---------- Data in this exercise
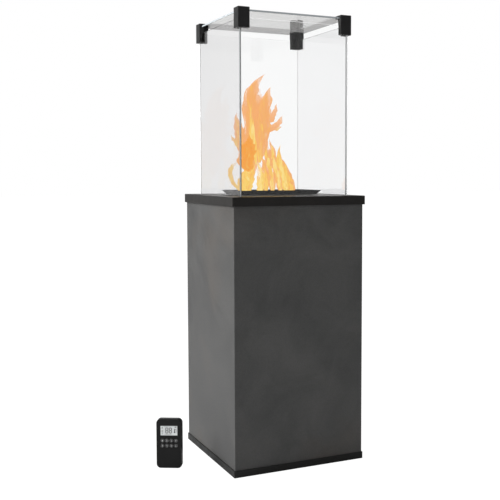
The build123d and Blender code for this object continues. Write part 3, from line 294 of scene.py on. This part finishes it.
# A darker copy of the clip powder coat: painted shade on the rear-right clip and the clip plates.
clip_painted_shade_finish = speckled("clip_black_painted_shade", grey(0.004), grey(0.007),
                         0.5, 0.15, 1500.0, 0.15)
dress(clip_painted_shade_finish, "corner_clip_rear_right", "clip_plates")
screw_finish = brushed("screw_zinc", (0.55, 0.55, 0.54), 0.3, (1, 1, 1))
dress(screw_finish, "frame_screws", "hinge_screws", "hinge_pins", "door_magnets")
dress(brushed("screw_black_oxide", grey(0.03), 0.45, (1, 1, 1)), "clip_screws")
dress(speckled("gasket_silicone", grey(0.015), grey(0.03), 0.7, 0.3, 700.0, 0.1),
      "glass_gasket")

# Finishes of the glass
# Edge tones of the ground glass: a painted lit grey and a painted shaded grey, for one and the same
# glass.
lit_edge_painted_light = (0.84, 0.845, 0.85)
shaded_edge_painted_shade = (0.30, 0.31, 0.315)
ceiling_cut = (0.46, 0.50, 0.52)
clear_tint = (0.995, 0.998, 0.998)
# The side panes are the same clear glass greyed as painted shade, the left pane more than the
# right.
left_pane_painted_shade = (0.895, 0.892, 0.895)
right_pane_painted_shade = (0.94, 0.94, 0.945)
ceiling_tint = (0.50, 0.495, 0.49)
dress(clear_glass("pane_glass_front", "Y", clear_tint, shaded_edge_painted_shade, lit_edge_painted_light), "glass_front")
dress(clear_glass("pane_glass_rear", "Y", clear_tint, lit_edge_painted_light, lit_edge_painted_light), "glass_rear")
dress(clear_glass("pane_glass_left", "X", left_pane_painted_shade, shaded_edge_painted_shade, shaded_edge_painted_shade), "glass_left")
dress(clear_glass("pane_glass_right", "X", right_pane_painted_shade, lit_edge_painted_light, lit_edge_painted_light), "glass_right")
dress(clear_glass("ceiling_glass", "Z", ceiling_tint, ceiling_cut, ceiling_cut), "glass_ceiling")

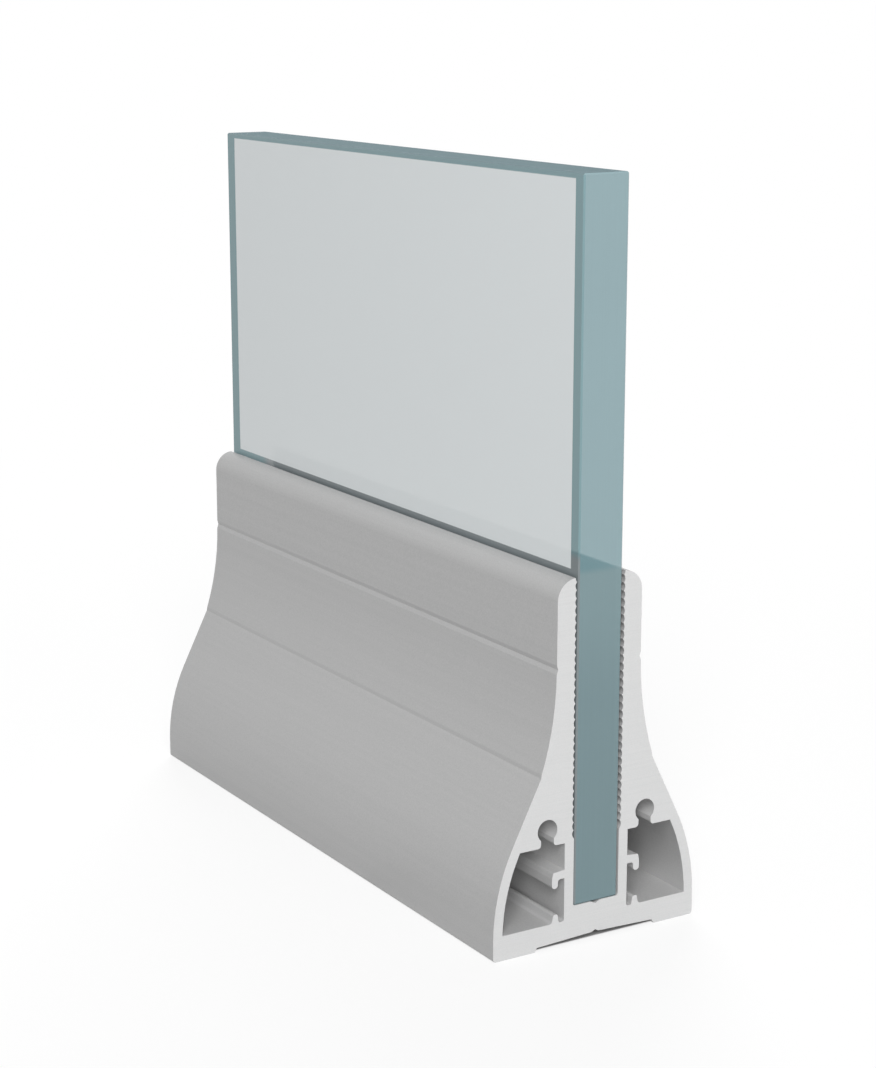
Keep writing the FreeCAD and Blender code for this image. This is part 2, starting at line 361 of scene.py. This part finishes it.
def floor_material():
    """Nearly white where it shows, with a soft shadow, painted shade under the object, and darker for
    bounced light.
    """
    material = bpy.data.materials.new("floor")
    material.use_nodes = True
    tree = material.node_tree
    tree.nodes.remove(tree.nodes["Principled BSDF"])
    place = add(tree, "ShaderNodeTexCoord").outputs["Object"]
    distance = add(tree, "ShaderNodeVectorMath", {0: place}, operation="LENGTH").outputs["Value"]
    shown = shown_rays(tree)
    beside = maths(tree, "SUBTRACT", 1.0, under_object(tree, split(tree, place)))
    # Painted shade: the floor shows a darker grey under the object
    shown_colour = mixed_colour(tree, beside, grey(floor_grey_painted_shade), grey(floor_grey_lit))
    colour = mixed_colour(tree, shown, grey(floor_grey_bounce), shown_colour)
    lit = add(tree, "ShaderNodeBsdfDiffuse", {"Color": colour})
    white = add(tree, "ShaderNodeEmission", {"Color": grey(1.0), "Strength": 1.0})
    white_share = ramp_between(
        tree, distance, white_growth_start, white_growth_end, white_share_near, white_share_far)
    share = product(tree, shown, white_share, beside)
    mix = add(tree, "ShaderNodeMixShader", {0: share, 1: lit.outputs[0], 2: white.outputs[0]})
    tree.links.new(mix.outputs[0], tree.nodes["Material Output"].inputs["Surface"])
    return material


def make_floor():
    """Plain square floor that the object stands on."""
    signs = ((-1, -1), (1, -1), (1, 1), (-1, 1))
    corners = [(x * floor_reach, y * floor_reach, 0.0) for x, y in signs]
    mesh = bpy.data.meshes.new("floor")
    mesh.from_pydata(corners, [], [(0, 1, 2, 3)])
    mesh.materials.append(floor_material())
    floor = bpy.data.objects.new("floor", mesh)
    bpy.context.scene.collection.objects.link(floor)


def make_lamp(name, place, width, watts, glossy=True):
    """A square soft lamp that points at the middle of the object, and may stay out of glossy reflections."""
    data = bpy.data.lights.new(name, "AREA")
    data.size = width
    data.energy = watts
    lamp = bpy.data.objects.new(name, data)
    lamp.visible_glossy = glossy
    target = (cad_box[0] + cad_box[1]) / 2
    lamp.location = place
    lamp.rotation_euler = (target - Vector(place)).to_track_quat("-Z", "Y").to_euler()
    bpy.context.scene.collection.objects.link(lamp)


def make_camera():
    """The camera where the photograph was taken from."""
    data = bpy.data.cameras.new("camera")
    data.sensor_width = sensor_side
    data.lens = focal_pixels * sensor_side / photo_long_side
    data.clip_start = nearest_seen
    camera = bpy.data.objects.new("camera", data)
    camera.location = camera_place
    camera.rotation_euler = camera_forward.to_track_quat("-Z", "Y").to_euler()
    bpy.context.scene.collection.objects.link(camera)
    bpy.context.scene.camera = camera


def dress(node, material):
    """Gives a CAD node its finish."""
    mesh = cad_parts[node].data
    mesh.materials.clear()
    mesh.materials.append(material)


dress("base_profile", anodised_aluminium())
dress("glass_panel", tinted_glass())
make_world()
make_floor()
make_lamp("front_low", place=(-1.52, -2.5, 0.82), width=1.4, watts=40.0, glossy=False)
make_lamp("front_high", place=(-1.17, -2.02, 2.08), width=1.4, watts=60.0, glossy=False)
make_lamp("top", place=(-0.5, -0.2, 1.9), width=1.4, watts=3.0)
make_lamp("back", place=(1.0, 1.6, 1.0), width=1.2, watts=29.0, glossy=False)
make_camera()
bpy.context.scene.view_settings.view_transform = "Standard"
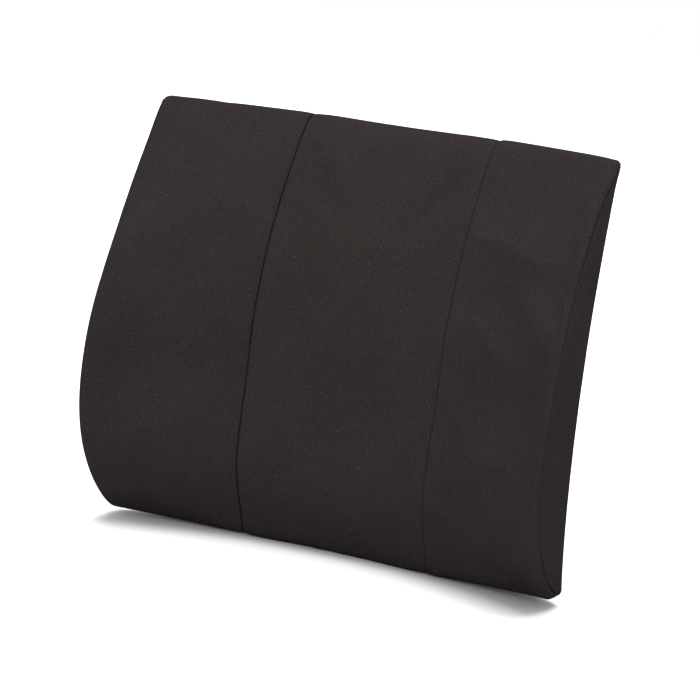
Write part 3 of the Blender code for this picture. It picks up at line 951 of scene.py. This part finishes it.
def place_on(shape, angle):
    """The place on a convex outline in a direction from its inside."""
    direction = Vector((cos(angle), sin(angle)))
    rounding = 1e-6
    found = None
    for (ax, az), (bx, bz) in zip(shape, shape[1:] + shape[:1]):
        edge = Vector((bx - ax, bz - az))
        across = direction.cross(edge)
        if abs(across) < 1e-12:
            continue
        distance = Vector((ax, az)).cross(edge) / across
        share = Vector((ax, az)).cross(direction) / across
        if distance > 0 and -rounding <= share <= 1 + rounding:
            found = direction * distance
    return found


def build_pull_tab(look):
    """A flat tab with an eye that the slider's bail passes through, and three ribs to grip."""
    low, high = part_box("zip_pull_tab")
    half_wide = high.x
    eye_half_wide, eye_half_long = 1.6 * MM, 2.35 * MM
    eye_corner = 0.8 * MM
    end_wall = high.y - low.y
    eye_z = high.z - end_wall - eye_half_long
    top, bottom = high.z - eye_z, low.z - eye_z
    count = 64

    neck = half_wide * 0.78
    tab_shape = [(neck * 0.75, top), (neck, top * 0.8), (neck, -3.6 * MM), (half_wide, -7 * MM)]
    tab_shape += [(half_wide, bottom * 0.93), (half_wide * 0.7, bottom)]
    tab_shape += [(-x, z) for x, z in tab_shape[::-1]]
    eye_shape = rounded_rectangle(eye_half_wide, eye_half_long, eye_corner)
    angles = [2 * pi * k / count for k in range(count)]
    points = []
    for y in (low.y, high.y):
        for shape in (tab_shape, eye_shape):
            ring = [place_on(shape, angle) for angle in angles]
            points += [(p.x, y, eye_z + p.y) for p in ring]
    faces = []
    for i in range(count):
        j = (i + 1) % count
        faces.append([i, j, count + j, count + i])
        faces.append([2 * count + i, 3 * count + i, 3 * count + j, 2 * count + j])
        faces.append([i, 2 * count + i, 2 * count + j, j])
        faces.append([count + i, count + j, 3 * count + j, 3 * count + i])
    tab = mesh_object("zip_pull_tab_plate", points, faces, look)
    bevelled(tab, 0.25 * MM)
    belongs(tab, "pull_tab", "zip_metal", "zip_pull_tab")

    first_rib, rib_pitch, rib_radius = 3.2 * MM, 2 * MM, 0.32 * MM
    ribs = []
    for k in range(3):
        z = low.z + first_rib + rib_pitch * k
        path = [(x, high.y, z) for x in np.linspace(-0.62, 0.62, 7) * half_wide]
        ribs.append(tube(path, rib_radius, 8))
    grip = mesh_object("zip_pull_tab_ribs", *joined(ribs), look)
    belongs(grip, "pull_tab", "zip_metal")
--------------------
Stated problem
Using the data above, reproduce every line exactly.

Correct result
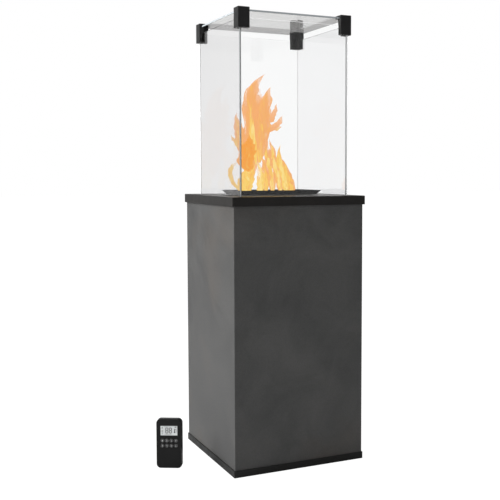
The build123d and Blender code for this object continues. Write part 3, from line 294 of scene.py on. This part finishes it.
# A darker copy of the clip powder coat: painted shade on the rear-right clip and the clip plates.
clip_painted_shade_finish = speckled("clip_black_painted_shade", grey(0.004), grey(0.007),
                         0.5, 0.15, 1500.0, 0.15)
dress(clip_painted_shade_finish, "corner_clip_rear_right", "clip_plates")
screw_finish = brushed("screw_zinc", (0.55, 0.55, 0.54), 0.3, (1, 1, 1))
dress(screw_finish, "frame_screws", "hinge_screws", "hinge_pins", "door_magnets")
dress(brushed("screw_black_oxide", grey(0.03), 0.45, (1, 1, 1)), "clip_screws")
dress(speckled("gasket_silicone", grey(0.015), grey(0.03), 0.7, 0.3, 700.0, 0.1),
      "glass_gasket")

# Finishes of the glass
# Edge tones of the ground glass: a painted lit grey and a painted shaded grey, for one and the same
# glass.
lit_edge_painted_light = (0.84, 0.845, 0.85)
shaded_edge_painted_shade = (0.30, 0.31, 0.315)
ceiling_cut = (0.46, 0.50, 0.52)
clear_tint = (0.995, 0.998, 0.998)
# The side panes are the same clear glass greyed as painted shade, the left pane more than the
# right.
left_pane_painted_shade = (0.895, 0.892, 0.895)
right_pane_painted_shade = (0.94, 0.94, 0.945)
ceiling_tint = (0.50, 0.495, 0.49)
dress(clear_glass("pane_glass_front", "Y", clear_tint, shaded_edge_painted_shade, lit_edge_painted_light), "glass_front")
dress(clear_glass("pane_glass_rear", "Y", clear_tint, lit_edge_painted_light, lit_edge_painted_light), "glass_rear")
dress(clear_glass("pane_glass_left", "X", left_pane_painted_shade, shaded_edge_painted_shade, shaded_edge_painted_shade), "glass_left")
dress(clear_glass("pane_glass_right", "X", right_pane_painted_shade, lit_edge_painted_light, lit_edge_painted_light), "glass_right")
dress(clear_glass("ceiling_glass", "Z", ceiling_tint, ceiling_cut, ceiling_cut), "glass_ceiling")

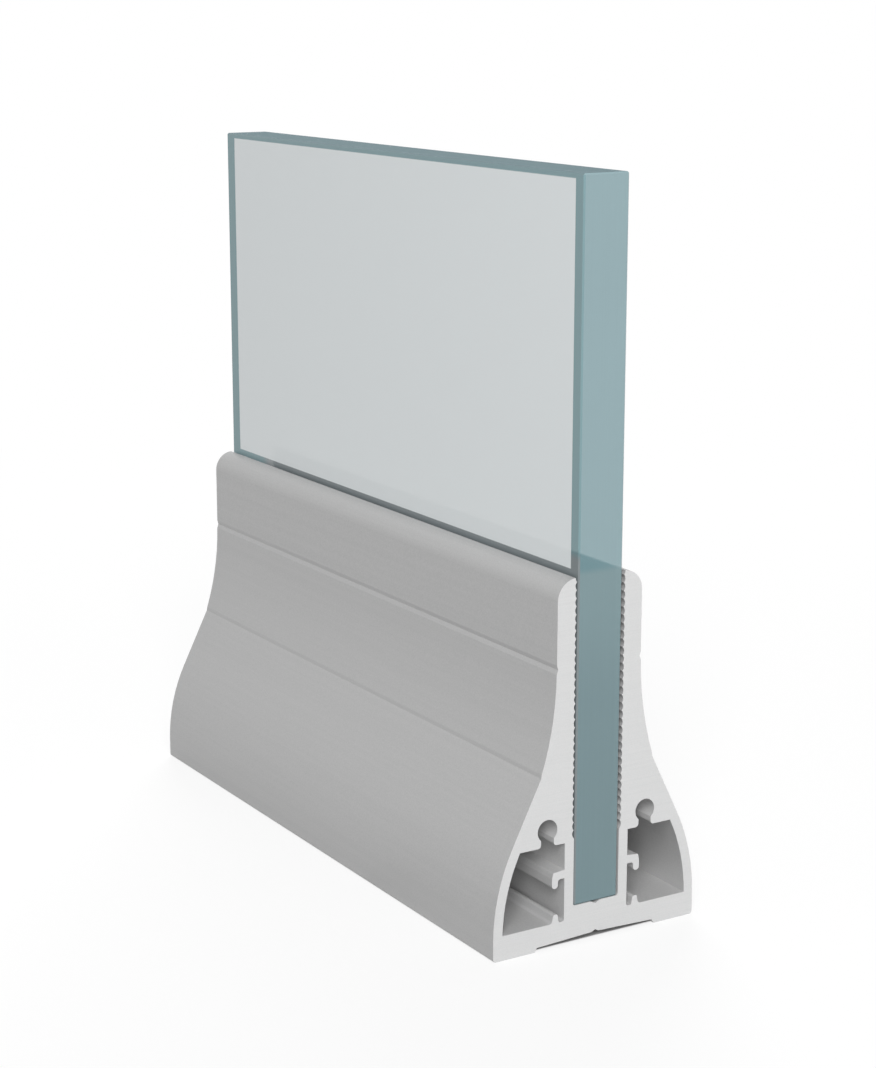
Keep writing the FreeCAD and Blender code for this image. This is part 2, starting at line 361 of scene.py. This part finishes it.
def floor_material():
    """Nearly white where it shows, with a soft shadow, painted shade under the object, and darker for
    bounced light.
    """
    material = bpy.data.materials.new("floor")
    material.use_nodes = True
    tree = material.node_tree
    tree.nodes.remove(tree.nodes["Principled BSDF"])
    place = add(tree, "ShaderNodeTexCoord").outputs["Object"]
    distance = add(tree, "ShaderNodeVectorMath", {0: place}, operation="LENGTH").outputs["Value"]
    shown = shown_rays(tree)
    beside = maths(tree, "SUBTRACT", 1.0, under_object(tree, split(tree, place)))
    # Painted shade: the floor shows a darker grey under the object
    shown_colour = mixed_colour(tree, beside, grey(floor_grey_painted_shade), grey(floor_grey_lit))
    colour = mixed_colour(tree, shown, grey(floor_grey_bounce), shown_colour)
    lit = add(tree, "ShaderNodeBsdfDiffuse", {"Color": colour})
    white = add(tree, "ShaderNodeEmission", {"Color": grey(1.0), "Strength": 1.0})
    white_share = ramp_between(
        tree, distance, white_growth_start, white_growth_end, white_share_near, white_share_far)
    share = product(tree, shown, white_share, beside)
    mix = add(tree, "ShaderNodeMixShader", {0: share, 1: lit.outputs[0], 2: white.outputs[0]})
    tree.links.new(mix.outputs[0], tree.nodes["Material Output"].inputs["Surface"])
    return material


def make_floor():
    """Plain square floor that the object stands on."""
    signs = ((-1, -1), (1, -1), (1, 1), (-1, 1))
    corners = [(x * floor_reach, y * floor_reach, 0.0) for x, y in signs]
    mesh = bpy.data.meshes.new("floor")
    mesh.from_pydata(corners, [], [(0, 1, 2, 3)])
    mesh.materials.append(floor_material())
    floor = bpy.data.objects.new("floor", mesh)
    bpy.context.scene.collection.objects.link(floor)


def make_lamp(name, place, width, watts, glossy=True):
    """A square soft lamp that points at the middle of the object, and may stay out of glossy reflections."""
    data = bpy.data.lights.new(name, "AREA")
    data.size = width
    data.energy = watts
    lamp = bpy.data.objects.new(name, data)
    lamp.visible_glossy = glossy
    target = (cad_box[0] + cad_box[1]) / 2
    lamp.location = place
    lamp.rotation_euler = (target - Vector(place)).to_track_quat("-Z", "Y").to_euler()
    bpy.context.scene.collection.objects.link(lamp)


def make_camera():
    """The camera where the photograph was taken from."""
    data = bpy.data.cameras.new("camera")
    data.sensor_width = sensor_side
    data.lens = focal_pixels * sensor_side / photo_long_side
    data.clip_start = nearest_seen
    camera = bpy.data.objects.new("camera", data)
    camera.location = camera_place
    camera.rotation_euler = camera_forward.to_track_quat("-Z", "Y").to_euler()
    bpy.context.scene.collection.objects.link(camera)
    bpy.context.scene.camera = camera


def dress(node, material):
    """Gives a CAD node its finish."""
    mesh = cad_parts[node].data
    mesh.materials.clear()
    mesh.materials.append(material)


dress("base_profile", anodised_aluminium())
dress("glass_panel", tinted_glass())
make_world()
make_floor()
make_lamp("front_low", place=(-1.52, -2.5, 0.82), width=1.4, watts=40.0, glossy=False)
make_lamp("front_high", place=(-1.17, -2.02, 2.08), width=1.4, watts=60.0, glossy=False)
make_lamp("top", place=(-0.5, -0.2, 1.9), width=1.4, watts=3.0)
make_lamp("back", place=(1.0, 1.6, 1.0), width=1.2, watts=29.0, glossy=False)
make_camera()
bpy.context.scene.view_settings.view_transform = "Standard"
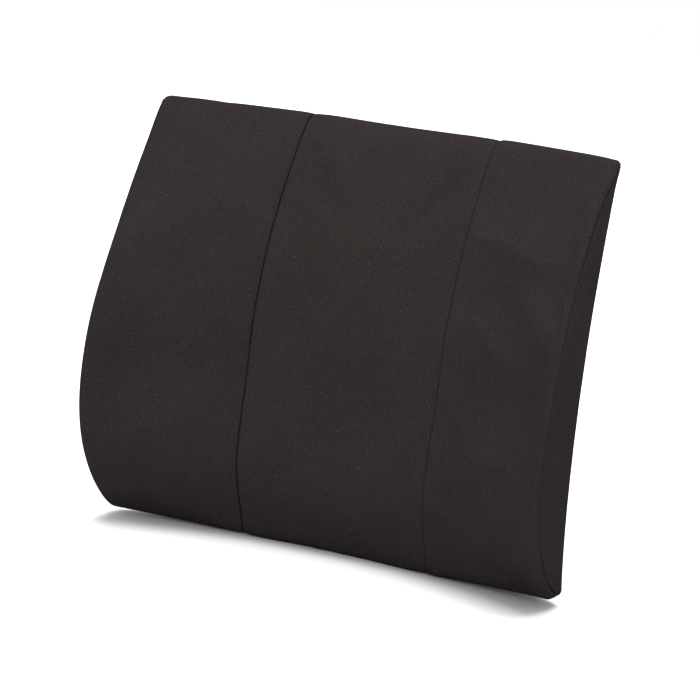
Write part 3 of the Blender code for this picture. It picks up at line 951 of scene.py. This part finishes it.
def place_on(shape, angle):
    """The place on a convex outline in a direction from its inside."""
    direction = Vector((cos(angle), sin(angle)))
    rounding = 1e-6
    found = None
    for (ax, az), (bx, bz) in zip(shape, shape[1:] + shape[:1]):
        edge = Vector((bx - ax, bz - az))
        across = direction.cross(edge)
        if abs(across) < 1e-12:
            continue
        distance = Vector((ax, az)).cross(edge) / across
        share = Vector((ax, az)).cross(direction) / across
        if distance > 0 and -rounding <= share <= 1 + rounding:
            found = direction * distance
    return found


def build_pull_tab(look):
    """A flat tab with an eye that the slider's bail passes through, and three ribs to grip."""
    low, high = part_box("zip_pull_tab")
    half_wide = high.x
    eye_half_wide, eye_half_long = 1.6 * MM, 2.35 * MM
    eye_corner = 0.8 * MM
    end_wall = high.y - low.y
    eye_z = high.z - end_wall - eye_half_long
    top, bottom = high.z - eye_z, low.z - eye_z
    count = 64

    neck = half_wide * 0.78
    tab_shape = [(neck * 0.75, top), (neck, top * 0.8), (neck, -3.6 * MM), (half_wide, -7 * MM)]
    tab_shape += [(half_wide, bottom * 0.93), (half_wide * 0.7, bottom)]
    tab_shape += [(-x, z) for x, z in tab_shape[::-1]]
    eye_shape = rounded_rectangle(eye_half_wide, eye_half_long, eye_corner)
    angles = [2 * pi * k / count for k in range(count)]
    points = []
    for y in (low.y, high.y):
        for shape in (tab_shape, eye_shape):
            ring = [place_on(shape, angle) for angle in angles]
            points += [(p.x, y, eye_z + p.y) for p in ring]
    faces = []
    for i in range(count):
        j = (i + 1) % count
        faces.append([i, j, count + j, count + i])
        faces.append([2 * count + i, 3 * count + i, 3 * count + j, 2 * count + j])
        faces.append([i, 2 * count + i, 2 * count + j, j])
        faces.append([count + i, count + j, 3 * count + j, 3 * count + i])
    tab = mesh_object("zip_pull_tab_plate", points, faces, look)
    bevelled(tab, 0.25 * MM)
    belongs(tab, "pull_tab", "zip_metal", "zip_pull_tab")

    first_rib, rib_pitch, rib_radius = 3.2 * MM, 2 * MM, 0.32 * MM
    ribs = []
    for k in range(3):
        z = low.z + first_rib + rib_pitch * k
        path = [(x, high.y, z) for x in np.linspace(-0.62, 0.62, 7) * half_wide]
        ribs.append(tube(path, rib_radius, 8))
    grip = mesh_object("zip_pull_tab_ribs", *joined(ribs), look)
    belongs(grip, "pull_tab", "zip_metal")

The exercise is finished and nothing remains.